Как хорошо, что он не торопит ее. У Хоуп отлегло от сердца. А затем она почувствовала, что Клей слегка дрожит, часто дышит, и поняла правду.
— Клей, — мягко сказала она, зная, что нужно быть осторожной и постараться не ранить его и без того раненое самолюбие. — Давай сядем.
— Я в порядке.
— Я в порядке, я в порядке, я в порядке! — громко затараторила одна из птиц.
— Честное слово, — заверил Слейтер.
— Не упрямься. Я чувствую, как ты дрожишь, тебе нужно сесть.
— Нет, тебе кажется, — не унимался он. Незаметно убрав руки с талии Хоуп, он тяжело оперся на раковину. Затем скорчил гримасу и потерся лбом о ее лоб. — Проклятие… все нормально.
— Гмм… — Она осторожно обняла Клейтона, пытаясь принять на себя часть его веса. То, что он позволил это, говорило само за себя — ему было совсем плохо. — С тобой все нормально. Ты у нас крутой. Можешь даже принять участие в беге на милю…
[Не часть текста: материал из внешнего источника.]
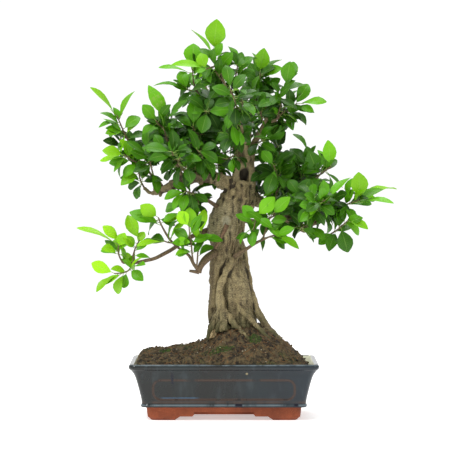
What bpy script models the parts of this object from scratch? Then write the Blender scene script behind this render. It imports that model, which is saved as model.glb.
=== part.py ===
"""A fig bonsai in a glazed tray: pot, soil, moss, trunk, limbs and leafy sprays.

The drawing is in millimetres in the pot's own frame: the pot's middle is at x = y = 0, the
table is at z = 0 and the front of the tree looks towards -Y.  One empty, the stand, scales
that drawing to metres and sets it down so that the whole object is centred on the origin.
"""
import math
import random

import bmesh
import bpy
from mathutils import Matrix, Vector
from mathutils.bvhtree import BVHTree

# ---------------------------------------------------------------- driving dimensions, mm
MM = 0.001
STAND_X = -22.6            # the crown leans to the right, so the pot stands left of centre
STAND_Y = -10.9
GAP = 0.3                  # clearance between pieces that touch

RIM_HALF_X = 125.0         # the tray is 250 mm wide and 184 mm deep over its rim
RIM_HALF_Y = 92.0
CORNER_R = 9.0
TABLE_Z = -4.0             # height of the table in this drawing
FLOOR_Z = 10.0             # inside floor of the tray
SEAT_Z = 3.0               # underside of the tray between its feet
LIP_Z = 67.5               # where the inner wall meets the rounded lip
FLOOR_HALF_X = 98.0
LIP_HALF_X = 116.5
DRAIN_X = 50.0
DRAIN_R = 7.0

PANEL_DEPTH = 1.3
PANEL_LOW_Z = 24.0
PANEL_TOP_Z = 50.0
PANEL_R = 10.0
PANEL_INSET = 19.0         # from the tray's end to the end of a panel
PANEL_CUTTER = 6.0         # thickness of the plate that cuts a panel

# Each gap between two feet: (turn, half gap on the floor, half flat, half notch).
FOOT_GAPS = [(0, 65.0, 58.0, 40.0), (90, 38.0, 31.0, 20.0),
             (180, 65.0, 58.0, 40.0), (270, 38.0, 31.0, 20.0)]
FOOT_WALL = 12.0           # how far the feet reach inwards from the tray's side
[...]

— Или в каком-нибудь другом спортивном соревновании, — добавил он, прижался к Хоуп бедрами и бросил на нее чувственный взгляд. Правда, при этом на его лбу выступили бусинки пота, а лицо стало мучнисто-белым. Однако заставить его сесть можно было только хитростью.
— Хочешь пари? — мягко спросила она.
— Да, если призом будешь ты.
Что ж, кое-что у него действительно работает нормально. Сто восемьдесят фунтов возбужденной мужественности, и никаких гвоздей.
— Отлично. — Она невинно улыбнулась. — От тебя требуется взять эту миску… — Хоуп взяла из буфета миску с кошачьей едой, — вынести ее на крыльцо, поставить на нижнюю ступеньку и позвать Хьюи, Дьюи и Льюи.
Услышав эти клички, птицы возмущенно загалдели. Клей бросил на нее недоверчивый взгляд.
— Хьюи, Дьюи и Льюи?
Она закусила губу, борясь с улыбкой.
— Ты меня разыгрываешь.
До чего же он все-таки красив, даже синяки его не портят. Хоуп протянула ему миску и подняла брови.
— Что, слабо?
— На нижнюю ступеньку? — Он самоуверенно усмехнулся, хотя был бледен как смерть. — Нет проблем, милая. Ты моя.
— Милая, ты моя, — запели Фрик и Фрак.
— Все правильно, — сказала она с простодушной улыбкой и принялась наблюдать за Клейтоном, медленно, осторожно, но решительно направлявшимся к черному ходу.
Он одолел первые две ступеньки, а затем схватился за перила. Клейтон пытался преодолеть страшную боль. Не сводившая с него глаз Хоуп поняла это без слов. От страха за него она покрылась холодным потом. Голос врача приказывал ей схватить Клея, отвести в постель и как следует отругать. Голос женщины велел обнять его и попросить остановиться.